I'm curious as to why Pytorch's binary_cross_entropy function seems to be implemented in such a way to calculate ln(0) = -100.
The binary cross entropy function from a math point of view calculates:
H = -[ p_0*log(q_0) + p_1*log(q_1) ]
In pytorch's binary_cross_entropy function, q is the first argument and p is the second.
Now suppose I do p = [1,0] and q = [0.25, 0.75]. In this case, F.binary_cross_entropy(q,p) returns, as expected: -ln(0.25) = 1.386.
If we reverse the function arguments and try F.binary_cross_entropy(p,q), this should return an error, since we would try calculating -0.75*ln(0), and ln(0) is in the limit -infinity.

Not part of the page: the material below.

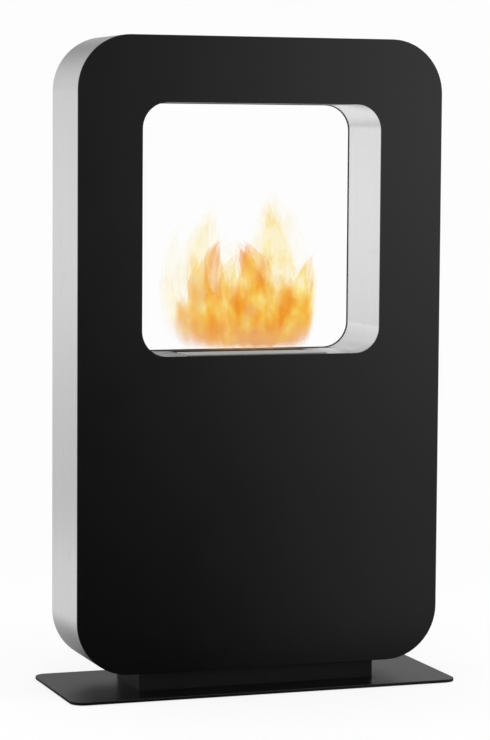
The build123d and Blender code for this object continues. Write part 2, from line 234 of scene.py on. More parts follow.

Nonetheless, if I do F.binary_cross_entropy(p,q) it gives me 75 as the answer (see below):
> import torch.nn.functional as F
> pT = torch.Tensor([1,0])
> qT =torch.Tensor([0.25,0.75])
> F.binary_cross_entropy(pT,qT)
tensor(75.)
Why it was implemented in this way?
It is indeed filling the value with -100. You can find an example of that here.
This is most likely a hack to avoid an error caused by accidental rounding to zero.
Technically speaking, the input probabilities to
binary_cross_entropyare supposed to be generated by a sigmoid function, which is bounded asymptotically between(0, 1). This means the input should never actually be zero, but this may occur due to numerical precision issues for very small values.